In accounts shared by my patients, students, colleagues, and friends, especially those from marginalised backgrounds, I see this revolutionary subjectivity and the solidarity it fuels taking shape and gaining force. It’s not just about acting on moral principles or historical knowledge of Israeli occupation and Euro-American complicity in a project of ethnic cleansing; it’s about reclaiming power over oneself, taking in one’s own family and communal history as confluent with the present, and reasserting the felt truth of one’s being and that of one’s ancestors in the face of radically dehumanising violence. It is a refusal to be passively swept along by the systems of oppression that surround us and to which the US government, in particular, continues to display a bipartisan commitment.
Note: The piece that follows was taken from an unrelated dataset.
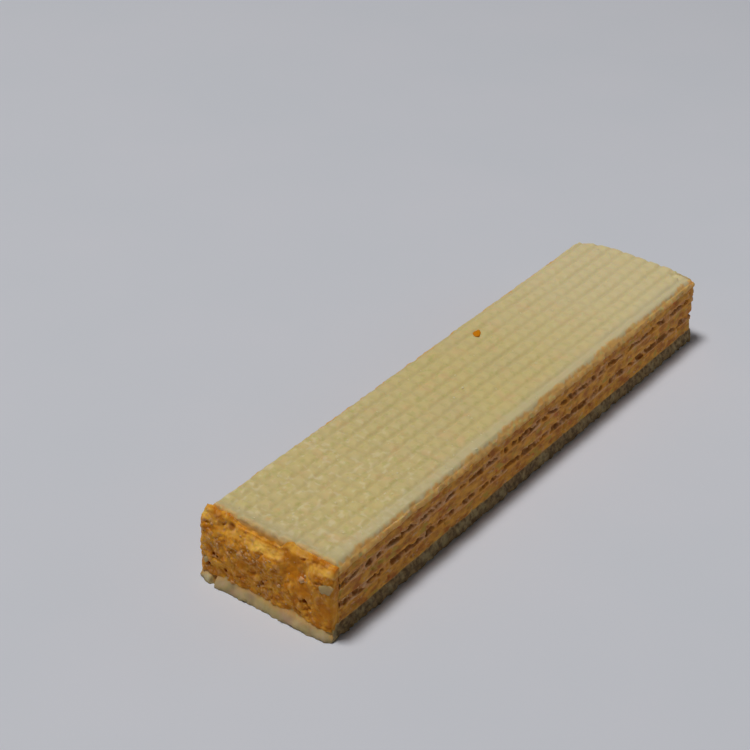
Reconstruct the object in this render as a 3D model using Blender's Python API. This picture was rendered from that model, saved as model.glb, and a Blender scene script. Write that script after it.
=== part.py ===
"""A cheese cream wafer biscuit, lying flat.

Four thin baked wafer sheets are stacked with three layers of cheese cream between them. A fifth
piece of cream, rough and crumbly, is smeared over the near end, and the bottom sheet reaches out
from under it like a doorstep.

Lengths are in metres. The origin is under the middle of the biscuit, on the surface that it lies on.
+X runs along the biscuit to its far end, -Y is the long side that faces the viewer, and +Z is up.
"""
import math

import bmesh
import bpy
from mathutils import Matrix, Vector, noise

MM = 0.001

# Driving dimensions
LENGTH = 78.0 * MM          # a sheet, from the near end to the far end
WIDTH = 18.1 * MM
SHEET = 1.15 * MM           # thickness of a baked wafer sheet whose ribs are sunk in cream
BOTTOM_SHEET = 1.8 * MM     # the lowest sheet is measured over its ribs, which stand free
CREAM_LOWER = 1.4 * MM      # the layers of cream, which were spread unevenly
CREAM_MIDDLE = 1.25 * MM
CREAM_UPPER = 0.75 * MM
SEAM = 0.15 * MM            # clearance between two layers, small because the layers are thin
STEP = 1.6 * MM             # how far the bottom sheet reaches past the others at the near end

# The pattern of the waffle iron: squares on the upper face, diamonds on the underside
PITCH = 1.91 * MM
GROOVE = 0.5 * MM           # width of a groove between two squares
GROOVE_DEPTH = 0.28 * MM
RIB = 0.56 * MM             # width of a flat rib between two diamonds
POCKET_DEPTH = 0.5 * MM
SMOOTH_RIM = 1.2 * PITCH    # plain strip along the long side that faces the viewer
CUT_CELL = 0.67 * PITCH     # part of a square that is left at the near end, where the saw passed

# Unevenness of the cut edges
FRAY = 0.22 * MM            # how deep a wafer edge crumbles
FRAY_GRAIN = 1.7 * MM       # size of its crumbs
NOTCH = 0.4 * MM            # depth of the open cells in the edge of an inner sheet
CREAM_FRAY = 0.3 * MM
CREAM_GRAIN = 4.0 * MM

# The cream over the near end
CRUST = 1.0 * MM            # thickness of the smear
CRUST_SHOULDER = 1.3 * MM   # height over which its top rounds off
CRUST_BELOW_TOP = 0.45 * MM # its top lies this much lower than the top sheet
CRUST_CELL = 0.85 * MM
CRAG = 0.42 * MM            # depth of its crags
CRAG_GRAIN = 1.5 * MM

# The layers from the lowest to the uppermost, with their thicknesses
STACK = [
    ("wafer_bottom", BOTTOM_SHEET),
    ("cream_lower", CREAM_LOWER),
    ("wafer_lower", SHEET),
    ("cream_middle", CREAM_MIDDLE),
    ("wafer_upper", SHEET),
    ("cream_upper", CREAM_UPPER),
    ("wafer_top", SHEET),
]

# Worked out from these
HEIGHT = sum(thickness + SEAM for name, thickness in STACK) - SEAM
FAR = (LENGTH + STEP) / 2
NEAR = FAR - LENGTH
SIDE = WIDTH / 2
ALONG = Vector((1, 0, 0))
ACROSS = Vector((0, 1, 0))

# Corners that have broken off a sheet: which corner, then how far along and across it broke
BROKEN_TOP = [
    ((1, -1), 0.9 * MM, 3.4 * MM),
    ((1, 1), 2.2 * MM, 5.2 * MM),
]
BROKEN_BOTTOM = [
    ((-1, 1), 1.2 * MM, 2.6 * MM),
    ((1, 1), 0.7 * MM, 1.1 * MM),
]
WORN_LOWER = [
    ((1, -1), 0.5 * MM, 0.9 * MM),
    ((1, 1), 1.1 * MM, 1.9 * MM),
]
WORN_UPPER = [
    ((1, 1), 1.5 * MM, 2.8 * MM),
    ((1, -1), 0.6 * MM, 0.6 * MM),
]

# Colours are linear RGB
WAFER = (0.52, 0.42, 0.21, 1.0)
WAFER_CUT = (0.33, 0.20, 0.12, 1.0)
CHEESE = (0.60, 0.25, 0.03, 1.0)
CHEESE_CRUST = (0.66, 0.29, 0.04, 1.0)


def clear_scene():
    for old in list(bpy.data.objects):
        bpy.data.objects.remove(old, do_unlink=True)


def new_material(name, colour, roughness):
    material = bpy.data.materials.new(name)
    material.use_nodes = True
    shader = material.node_tree.nodes["Principled BSDF"]
    shader.inputs["Base Color"].default_value = colour
    shader.inputs["Roughness"].default_value = roughness
    shader.inputs["Metallic"].default_value = 0.0
    material.diffuse_color = colour
    return material


def finish_part(name, bm, base, material, parts):
    """Turn a built-up mesh into the named part, with its underside at height base."""
    bmesh.ops.recalc_face_normals(bm, faces=bm.faces[:])
    mesh = bpy.data.meshes.new(name)
    bm.to_mesh(mesh)
    bm.free()
    mesh.materials.append(material)
    part = bpy.data.objects.new(name, mesh)
    part.location.z = base
    parts.objects.link(part)
    return part


def trim(bm, point, outward):
    """Cut away everything beyond the upright plane through point."""
    everything = bm.verts[:] + bm.edges[:] + bm.faces[:]
    bmesh.ops.bisect_plane(
        bm, geom=everything, dist=0.001 * MM, plane_co=point, plane_no=outward, clear_outer=True)


def flat_blank(near, cell, angle, crossing, broken):
    """A flat sheet of square cells, cut to the biscuit's outline, with its corners broken off.

    crossing is a point where lines of the grid cross, and angle turns the grid about it.
    """
    bm = bmesh.new()
    half_count = math.ceil(1.1 * LENGTH / cell)
    place = Matrix.Translation(crossing) @ Matrix.Rotation(angle, 4, "Z")
    bmesh.ops.create_grid(
        bm, x_segments=2 * half_count, y_segments=2 * half_count, size=half_count * cell, matrix=place)
    trim(bm, near * ALONG, -ALONG)
    trim(bm, FAR * ALONG, ALONG)
    trim(bm, -SIDE * ACROSS, -ACROSS)
    trim(bm, SIDE * ACROSS, ACROSS)
    for (end, side), reach_along, reach_across in broken:
        corner = Vector((FAR if end > 0 else near, side * SIDE, 0))
        outward = Vector((end / reach_along, side / reach_across, 0)).normalized()
        trim(bm, corner - end * reach_along * ALONG, outward)
    return bm


def divide_rim(bm, step):
    """Give the outline a point about every step."""
    for edge in [e for e in bm.edges if e.is_boundary]:
        cuts = round(edge.calc_length() / step) - 1
        if cuts > 0:
            bmesh.ops.bisect_edges(bm, edges=[edge], cuts=cuts)


def inward_directions(bm):
    """For each point of the outline, the direction that leads into the sheet."""
    inward = {}
    for edge in bm.edges:
        if edge.is_boundary:
            loop = edge.link_loops[0]
            run = loop.link_loop_next.vert.co - loop.vert.co
            across = Vector((-run.y, run.x, 0)).normalized()
            for vert in edge.verts:
                inward[vert] = inward.get(vert, Vector()) + across
    return {vert: direction.normalized() for vert, direction in inward.items()}


def fray_rim(bm, depth, grain, seed, notch=0.0):
    """Crumble the outline inwards, and open the cells of the waffle along it by notch."""
    for vert, direction in inward_directions(bm).items():
        crumb = 0.5 + 0.5 * noise.noise(Vector((vert.co.x, vert.co.y, 0)) / grain + Vector((0, 0, seed)))
        along_rim = vert.co.x if abs(direction.y) > abs(direction.x) else vert.co.y
        cell = 0.5 + 0.5 * math.cos(math.tau * along_rim / PITCH)
        vert.co += direction * (depth * crumb + notch * cell)


def thicken(bm, thickness):
    """Raise a copy of the flat sheet by thickness and close the sides. Returns the upper faces."""
    raised = bmesh.ops.extrude_face_region(bm, geom=bm.faces[:], use_keep_orig=True)["geom"]
    bmesh.ops.translate(
        bm, vec=Vector((0, 0, thickness)), verts=[g for g in raised if isinstance(g, bmesh.types.BMVert)])
    return [g for g in raised if isinstance(g, bmesh.types.BMFace)]


def whole_cells(faces):
    """The faces that are uncut squares of the grid."""
    return [f for f in faces if len(f.verts) == 4 and f.calc_area() > 0.97 * PITCH ** 2]


def press_squares(bm, faces):
    """Press grooves between the squares of the upper face, apart from its plain strip."""
    squares = [f for f in whole_cells(faces) if f.calc_center_median().y > -SIDE + SMOOTH_RIM]
    grid_points = {vert for face in squares for vert in face.verts}
    bmesh.ops.inset_individual(bm, faces=squares, thickness=GROOVE / 2, depth=0.0)
    for vert in grid_points:
        vert.co.z -= GROOVE_DEPTH


def press_diamonds(bm, faces):
    """Press a pocket into every diamond of the underside, between flat ribs."""
    diamonds = whole_cells(faces)
    bmesh.ops.inset_individual(bm, faces=diamonds, thickness=RIB / 2, depth=0.0)
    poked = bmesh.ops.poke(bm, faces=diamonds, center_mode="MEAN")
    for vert in poked["verts"]:
        vert.co.z += POCKET_DEPTH


def top_sheet(base, material, parts):
    """The uppermost wafer, whose upper face shows the squares of the iron."""
    first_crossing = Vector((NEAR + CUT_CELL + 20 * PITCH, -SIDE + SMOOTH_RIM, 0))
    bm = flat_blank(NEAR, PITCH, 0.0, first_crossing, BROKEN_TOP)
    fray_rim(bm, FRAY, FRAY_GRAIN, seed=1.0)
    upper = thicken(bm, SHEET)
    lower = [f for f in bm.faces if f.calc_center_median().z < 0.01 * SHEET]
    bmesh.ops.dissolve_faces(bm, faces=lower)
    press_squares(bm, upper)
    return finish_part("wafer_top", bm, base, material, parts)


def bottom_sheet(base, material, parts):
    """The lowest wafer. It lies on the flat ribs between the diamonds of its underside."""
    bm = flat_blank(NEAR - STEP, PITCH, math.radians(45), Vector(), BROKEN_BOTTOM)
    fray_rim(bm, FRAY, FRAY_GRAIN, seed=2.0)
    upper = thicken(bm, BOTTOM_SHEET)
    lower = [f for f in bm.faces if f.calc_center_median().z < 0.01 * BOTTOM_SHEET]
    bmesh.ops.dissolve_faces(bm, faces=upper)
    press_diamonds(bm, lower)
    return finish_part("wafer_bottom", bm, base, material, parts)


def inner_sheet(name, base, seed, broken, material, parts):
    """A wafer inside the stack. Only its cut edge shows, with the open cells of the waffle."""
    bm = flat_blank(NEAR, 2 * LENGTH, 0.0, Vector((LENGTH, LENGTH, 0)), broken)
    divide_rim(bm, PITCH / 2)
    fray_rim(bm, FRAY, FRAY_GRAIN, seed, notch=NOTCH)
    thicken(bm, SHEET)
    return finish_part(name, bm, base, material, parts)


def cream_layer(name, base, thickness, seed, broken, material, parts):
    """A layer of cream, spread right through the biscuit and uneven along its edge."""
    bm = flat_blank(NEAR, 2 * LENGTH, 0.0, Vector((LENGTH, LENGTH, 0)), broken)
    divide_rim(bm, PITCH)
    fray_rim(bm, CREAM_FRAY, CREAM_GRAIN, seed)
    thicken(bm, thickness)
    return finish_part(name, bm, base, material, parts)


def crust_bulge(height, full_height):
    """How far the crust stands out at a height, as a share of its thickness: round at the top."""
    below_top = min(max(full_height - height, 0.0), CRUST_SHOULDER)
    return 0.3 + 0.7 * math.sqrt(1 - (1 - below_top / CRUST_SHOULDER) ** 2)


def end_crust(base, top, material, parts):
    """The cream smeared over the near end, from the bottom sheet up to just under the top one."""
    full_height = top - base
    rows = round(full_height / CRUST_CELL)
    columns = round(WIDTH / CRUST_CELL)
    bm = bmesh.new()
    upright = Matrix.Rotation(math.radians(-90), 4, "Y")
    bmesh.ops.create_grid(bm, x_segments=rows, y_segments=columns, size=0.5, matrix=upright)
    back = NEAR - SEAM
    for vert in bm.verts:
        vert.co = Vector((back, vert.co.y * (WIDTH - 2 * FRAY), (vert.co.z + 0.5) * full_height))
    front = bmesh.ops.extrude_face_region(bm, geom=bm.faces[:], use_keep_orig=True)["geom"]
    for vert in [g for g in front if isinstance(g, bmesh.types.BMVert)]:
        crag = 0.5 + 0.5 * noise.fractal(vert.co / CRAG_GRAIN, 0.8, 2.0, 3)
        vert.co.x -= CRUST * crust_bulge(vert.co.z, full_height) - CRAG * min(max(crag, 0.0), 1.0) / 2
    behind = [f for f in bm.faces if abs(f.calc_center_median().x - back) < 0.001 * MM]
    bmesh.ops.dissolve_faces(bm, faces=behind)
    return finish_part("cream_end", bm, base, material, parts)


def build():
    clear_scene()
    parts = bpy.data.collections.new("cheese_wafer_biscuit")
    bpy.context.scene.collection.children.link(parts)

    base = {}
    height = 0.0
    for name, thickness in STACK:
        base[name] = height
        height += thickness + SEAM

    bottom_sheet(base["wafer_bottom"], new_material("wafer_bottom", WAFER, 0.8), parts)
    top_sheet(base["wafer_top"], new_material("wafer_top", WAFER, 0.8), parts)
    for name, worn, seed in [("wafer_lower", WORN_LOWER, 3.0), ("wafer_upper", WORN_UPPER, 4.0)]:
        inner_sheet(name, base[name], seed, worn, new_material(name, WAFER_CUT, 0.9), parts)
    for name, thickness, worn, seed in [
        ("cream_lower", CREAM_LOWER, WORN_LOWER, 5.0),
        ("cream_middle", CREAM_MIDDLE, WORN_LOWER, 6.0),
        ("cream_upper", CREAM_UPPER, WORN_UPPER, 7.0),
    ]:
        cream_layer(name, base[name], thickness, seed, worn, new_material(name, CHEESE, 0.55), parts)

    crust_top = HEIGHT - CRUST_BELOW_TOP
    end_crust(base["cream_lower"], crust_top, new_material("cream_end", CHEESE_CRUST, 0.5), parts)


build()
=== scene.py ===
# %% [markdown]
# # A cheese cream wafer
#
# Wafer sheets are baked between two patterned iron plates, spread with cheese cream, stacked, and
# sawn into fingers. Four sheets and three layers of cream make this one. The saw opens the foam of
# the sheets and drags some cream over their edges, and the near end was torn and smeared over.
#
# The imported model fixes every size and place. This script gives each of its layers a fine surface:
# it divides a box into a dense net, moves the net's points by rules, and paints by the same rules.

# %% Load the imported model
import itertools
import math

import bmesh
import bpy
import numpy as np
from mathutils import Matrix, Vector


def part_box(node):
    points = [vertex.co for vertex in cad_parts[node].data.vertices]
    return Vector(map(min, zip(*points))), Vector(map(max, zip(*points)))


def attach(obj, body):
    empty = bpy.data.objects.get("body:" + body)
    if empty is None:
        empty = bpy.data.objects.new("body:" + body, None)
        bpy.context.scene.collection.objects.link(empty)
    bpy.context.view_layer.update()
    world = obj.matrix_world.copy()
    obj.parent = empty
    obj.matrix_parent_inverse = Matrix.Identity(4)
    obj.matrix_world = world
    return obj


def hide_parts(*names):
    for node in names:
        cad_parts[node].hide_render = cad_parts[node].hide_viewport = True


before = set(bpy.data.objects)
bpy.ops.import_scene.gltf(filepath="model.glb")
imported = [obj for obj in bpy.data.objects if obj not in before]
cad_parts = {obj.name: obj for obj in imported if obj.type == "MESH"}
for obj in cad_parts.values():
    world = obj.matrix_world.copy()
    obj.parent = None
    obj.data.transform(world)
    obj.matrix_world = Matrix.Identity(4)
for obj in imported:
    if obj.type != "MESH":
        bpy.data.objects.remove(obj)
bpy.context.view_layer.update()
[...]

The burgeoning internationalist movement dedicated to freeing Palestine from violent oppression is not a trendy, transient political cause, as some cynical observers have claimed. It is a collective ethical awakening and formation of an affective community derived from a growing postcolonial consciousness – a transnational reckoning with the still-reverberating legacy of colonial violence and neocolonial financial manipulations. It is a rekindling recognition that struggles for justice and freedom are necessarily interconnected in both space and time, spanning continents and generations. The voices rising and feet marching each weekend in solidarity with Gaza over a half-year into the slaughter of its communities are not only protesting the specific injustices perpetrated against Palestinians. They are challenging the very foundations of a global economic and associated moral order built on exploitation and the systematic devaluation of some lives to prop up the plainly false image of postcolonial Europe and North America as emblems of benevolence and freedom. The task of freeing Palestine is simultaneously a task of freeing ourselves, of making a world characterised by – in the words of the families of Israeli hostages beseeching Benjamin Netanyahu to end his violent campaign against Gaza – an ethics of “everyone for everyone.”

Despite the slogans, we are not all Palestinians. We are instead all radically different from one another, with unique life histories, places in the world, and ways of desiring and living. And it is because of the differences that constitute each one of us and how important it is to protect them that the struggle for Palestinian liberation has become the defining ethical and political matter of our era. Its consequences are already reverberating far beyond any single territory or people, and they will demarcate the lines of global ethical-political struggle for the coming generation – one that will not remember our present political leaders kindly.

The views expressed in this article are the author’s own and do not necessarily reflect Al Jazeera’s editorial stance.